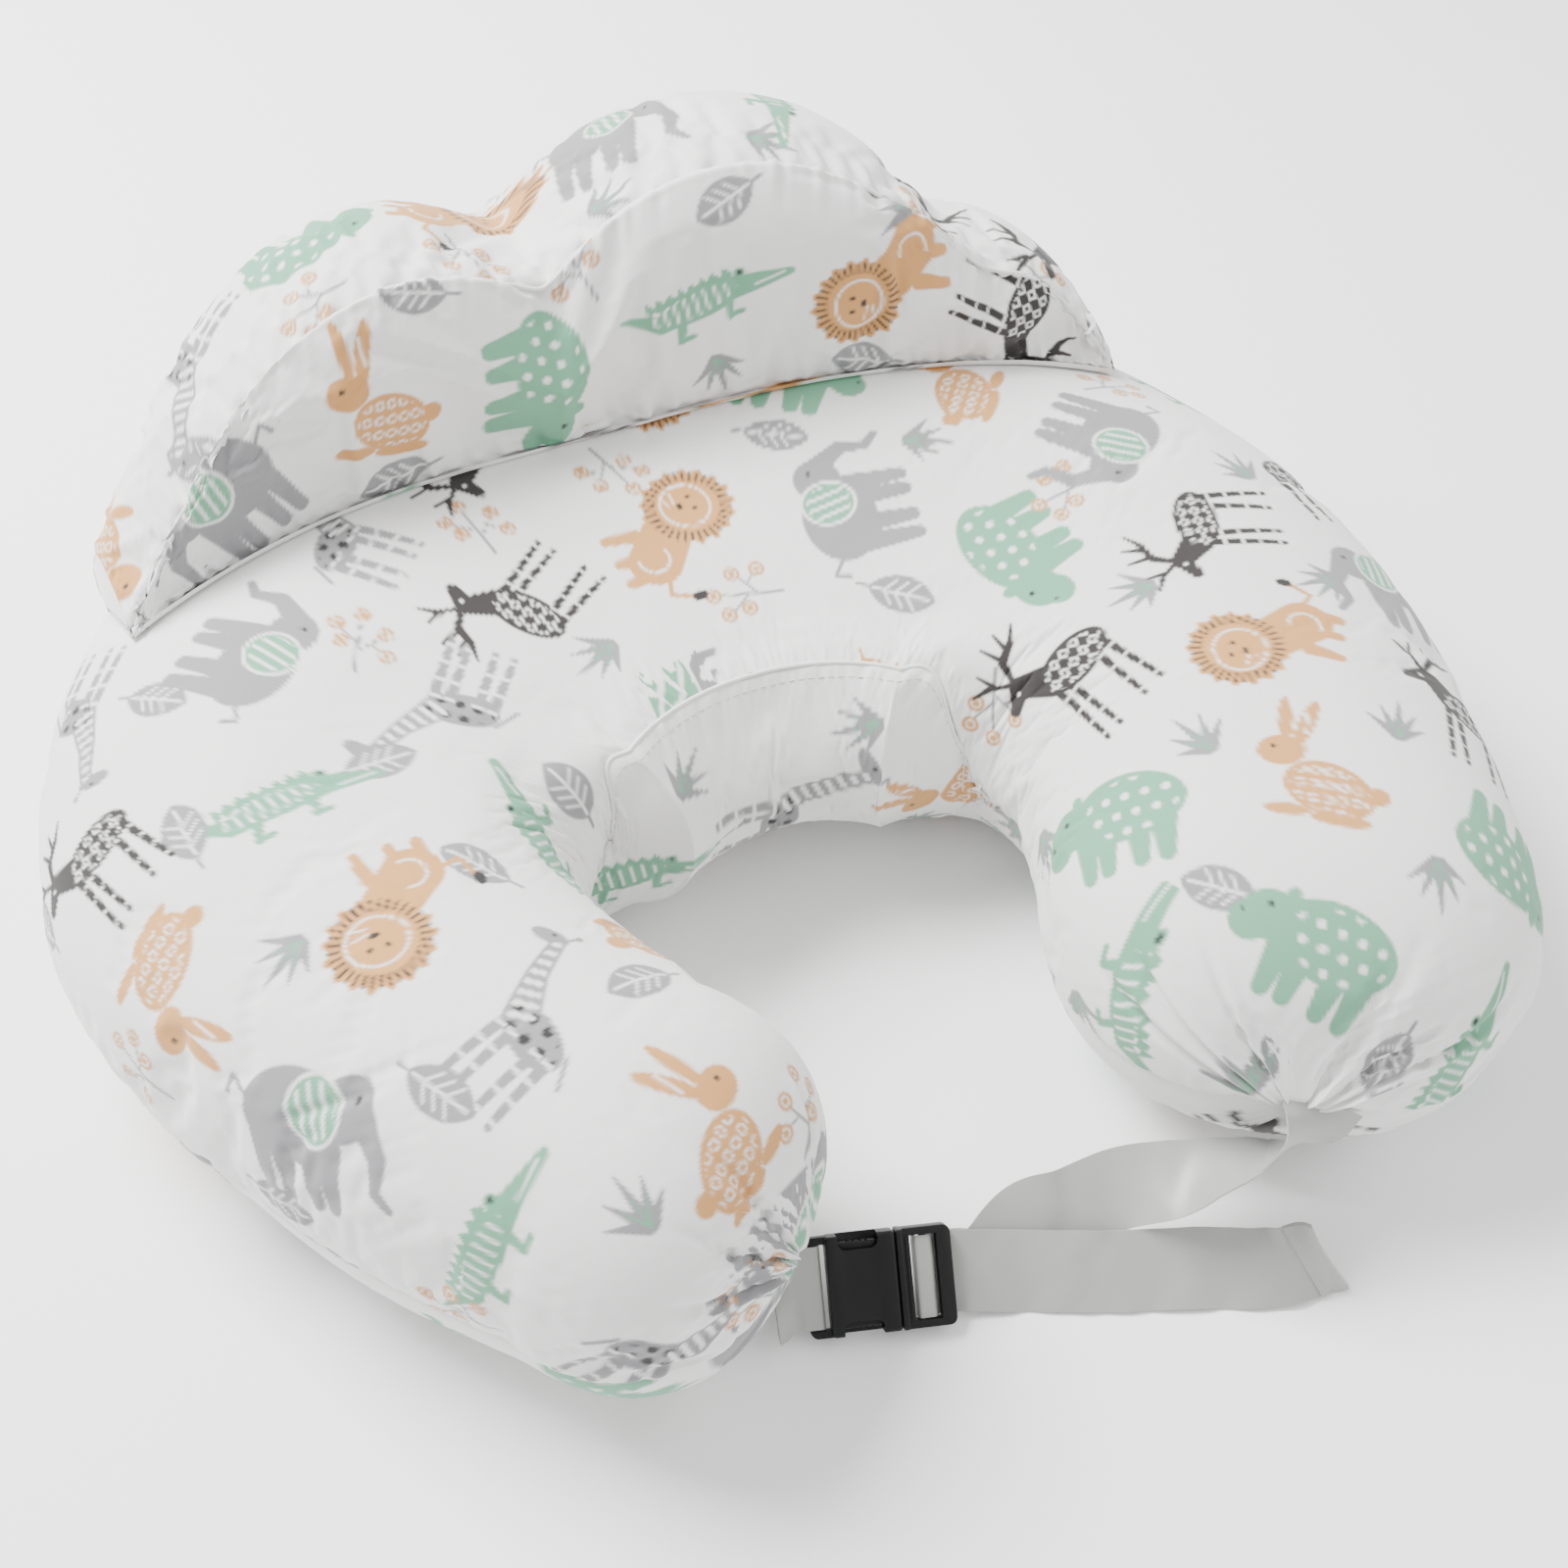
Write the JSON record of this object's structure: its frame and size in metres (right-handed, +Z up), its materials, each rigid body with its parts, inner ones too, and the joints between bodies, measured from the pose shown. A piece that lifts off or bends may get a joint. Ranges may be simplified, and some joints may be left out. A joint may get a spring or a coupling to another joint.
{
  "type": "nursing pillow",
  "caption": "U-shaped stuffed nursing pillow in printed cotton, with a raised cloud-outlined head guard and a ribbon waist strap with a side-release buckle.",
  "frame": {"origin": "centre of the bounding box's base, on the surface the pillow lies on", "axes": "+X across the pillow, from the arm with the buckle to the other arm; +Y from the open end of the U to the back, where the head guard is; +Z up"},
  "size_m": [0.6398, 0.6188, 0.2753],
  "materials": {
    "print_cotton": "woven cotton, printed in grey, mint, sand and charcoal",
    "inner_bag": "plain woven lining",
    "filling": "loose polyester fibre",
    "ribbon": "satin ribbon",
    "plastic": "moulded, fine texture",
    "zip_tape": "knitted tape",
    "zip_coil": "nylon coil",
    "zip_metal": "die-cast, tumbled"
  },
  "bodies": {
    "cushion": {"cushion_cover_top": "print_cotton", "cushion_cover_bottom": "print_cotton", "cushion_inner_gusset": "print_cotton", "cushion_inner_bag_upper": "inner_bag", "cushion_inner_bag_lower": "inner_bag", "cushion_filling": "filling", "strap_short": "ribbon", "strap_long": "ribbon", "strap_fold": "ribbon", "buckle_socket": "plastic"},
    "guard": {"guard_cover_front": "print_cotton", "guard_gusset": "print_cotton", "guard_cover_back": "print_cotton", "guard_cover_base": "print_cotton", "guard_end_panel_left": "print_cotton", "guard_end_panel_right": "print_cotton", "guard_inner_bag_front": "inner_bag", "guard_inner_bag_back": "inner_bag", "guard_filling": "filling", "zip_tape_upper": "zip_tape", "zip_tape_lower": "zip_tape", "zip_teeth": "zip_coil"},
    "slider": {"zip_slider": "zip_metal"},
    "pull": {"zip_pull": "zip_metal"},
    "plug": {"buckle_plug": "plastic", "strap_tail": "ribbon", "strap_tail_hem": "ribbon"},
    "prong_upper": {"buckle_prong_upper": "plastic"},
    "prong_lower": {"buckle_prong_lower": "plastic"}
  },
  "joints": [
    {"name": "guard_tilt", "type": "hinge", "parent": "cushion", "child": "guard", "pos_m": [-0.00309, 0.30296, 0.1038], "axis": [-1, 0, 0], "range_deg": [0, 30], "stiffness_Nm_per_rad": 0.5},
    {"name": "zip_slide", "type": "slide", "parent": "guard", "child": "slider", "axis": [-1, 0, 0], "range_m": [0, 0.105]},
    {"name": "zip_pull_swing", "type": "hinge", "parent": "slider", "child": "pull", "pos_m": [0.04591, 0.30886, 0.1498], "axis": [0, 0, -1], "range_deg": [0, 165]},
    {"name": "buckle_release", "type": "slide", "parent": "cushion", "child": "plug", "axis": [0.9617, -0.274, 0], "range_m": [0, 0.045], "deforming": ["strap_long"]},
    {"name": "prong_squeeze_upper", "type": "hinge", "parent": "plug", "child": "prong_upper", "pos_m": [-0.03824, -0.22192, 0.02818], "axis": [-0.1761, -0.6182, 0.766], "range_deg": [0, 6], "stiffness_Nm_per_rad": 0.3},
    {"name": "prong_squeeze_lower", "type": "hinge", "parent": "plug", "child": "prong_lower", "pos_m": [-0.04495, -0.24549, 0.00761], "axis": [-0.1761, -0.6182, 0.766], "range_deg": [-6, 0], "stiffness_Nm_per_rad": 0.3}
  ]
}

WHAT YOU ARE ASKED TO DO =
Repeat the data verbatim.

TASK RESULT =
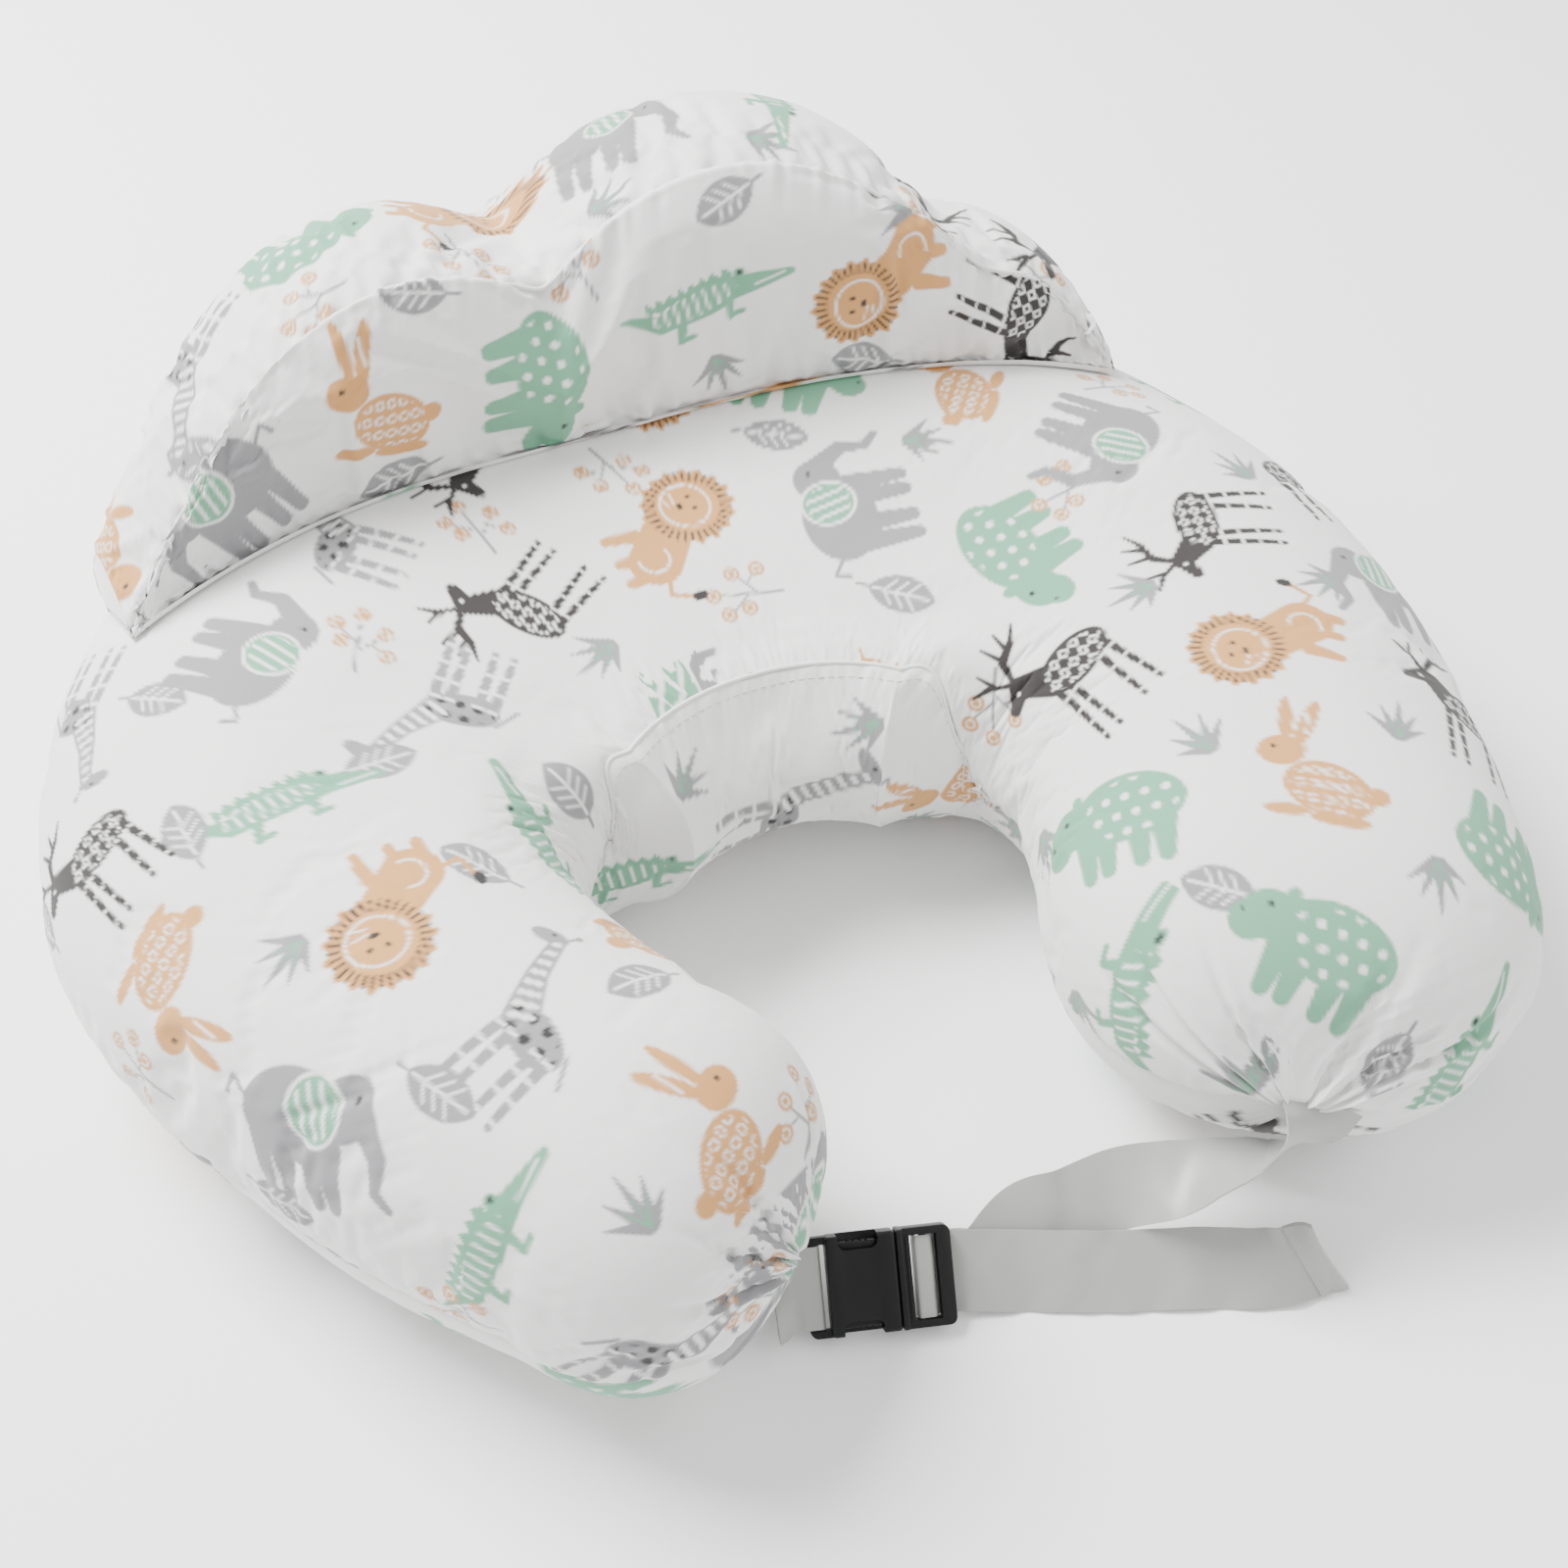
Write the JSON record of this object's structure: its frame and size in metres (right-handed, +Z up), its materials, each rigid body with its parts, inner ones too, and the joints between bodies, measured from the pose shown. A piece that lifts off or bends may get a joint. Ranges may be simplified, and some joints may be left out. A joint may get a spring or a coupling to another joint.
{
  "type": "nursing pillow",
  "caption": "U-shaped stuffed nursing pillow in printed cotton, with a raised cloud-outlined head guard and a ribbon waist strap with a side-release buckle.",
  "frame": {"origin": "centre of the bounding box's base, on the surface the pillow lies on", "axes": "+X across the pillow, from the arm with the buckle to the other arm; +Y from the open end of the U to the back, where the head guard is; +Z up"},
  "size_m": [0.6398, 0.6188, 0.2753],
  "materials": {
    "print_cotton": "woven cotton, printed in grey, mint, sand and charcoal",
    "inner_bag": "plain woven lining",
    "filling": "loose polyester fibre",
    "ribbon": "satin ribbon",
    "plastic": "moulded, fine texture",
    "zip_tape": "knitted tape",
    "zip_coil": "nylon coil",
    "zip_metal": "die-cast, tumbled"
  },
  "bodies": {
    "cushion": {"cushion_cover_top": "print_cotton", "cushion_cover_bottom": "print_cotton", "cushion_inner_gusset": "print_cotton", "cushion_inner_bag_upper": "inner_bag", "cushion_inner_bag_lower": "inner_bag", "cushion_filling": "filling", "strap_short": "ribbon", "strap_long": "ribbon", "strap_fold": "ribbon", "buckle_socket": "plastic"},
    "guard": {"guard_cover_front": "print_cotton", "guard_gusset": "print_cotton", "guard_cover_back": "print_cotton", "guard_cover_base": "print_cotton", "guard_end_panel_left": "print_cotton", "guard_end_panel_right": "print_cotton", "guard_inner_bag_front": "inner_bag", "guard_inner_bag_back": "inner_bag", "guard_filling": "filling", "zip_tape_upper": "zip_tape", "zip_tape_lower": "zip_tape", "zip_teeth": "zip_coil"},
    "slider": {"zip_slider": "zip_metal"},
    "pull": {"zip_pull": "zip_metal"},
    "plug": {"buckle_plug": "plastic", "strap_tail": "ribbon", "strap_tail_hem": "ribbon"},
    "prong_upper": {"buckle_prong_upper": "plastic"},
    "prong_lower": {"buckle_prong_lower": "plastic"}
  },
  "joints": [
    {"name": "guard_tilt", "type": "hinge", "parent": "cushion", "child": "guard", "pos_m": [-0.00309, 0.30296, 0.1038], "axis": [-1, 0, 0], "range_deg": [0, 30], "stiffness_Nm_per_rad": 0.5},
    {"name": "zip_slide", "type": "slide", "parent": "guard", "child": "slider", "axis": [-1, 0, 0], "range_m": [0, 0.105]},
    {"name": "zip_pull_swing", "type": "hinge", "parent": "slider", "child": "pull", "pos_m": [0.04591, 0.30886, 0.1498], "axis": [0, 0, -1], "range_deg": [0, 165]},
    {"name": "buckle_release", "type": "slide", "parent": "cushion", "child": "plug", "axis": [0.9617, -0.274, 0], "range_m": [0, 0.045], "deforming": ["strap_long"]},
    {"name": "prong_squeeze_upper", "type": "hinge", "parent": "plug", "child": "prong_upper", "pos_m": [-0.03824, -0.22192, 0.02818], "axis": [-0.1761, -0.6182, 0.766], "range_deg": [0, 6], "stiffness_Nm_per_rad": 0.3},
    {"name": "prong_squeeze_lower", "type": "hinge", "parent": "plug", "child": "prong_lower", "pos_m": [-0.04495, -0.24549, 0.00761], "axis": [-0.1761, -0.6182, 0.766], "range_deg": [-6, 0], "stiffness_Nm_per_rad": 0.3}
  ]
}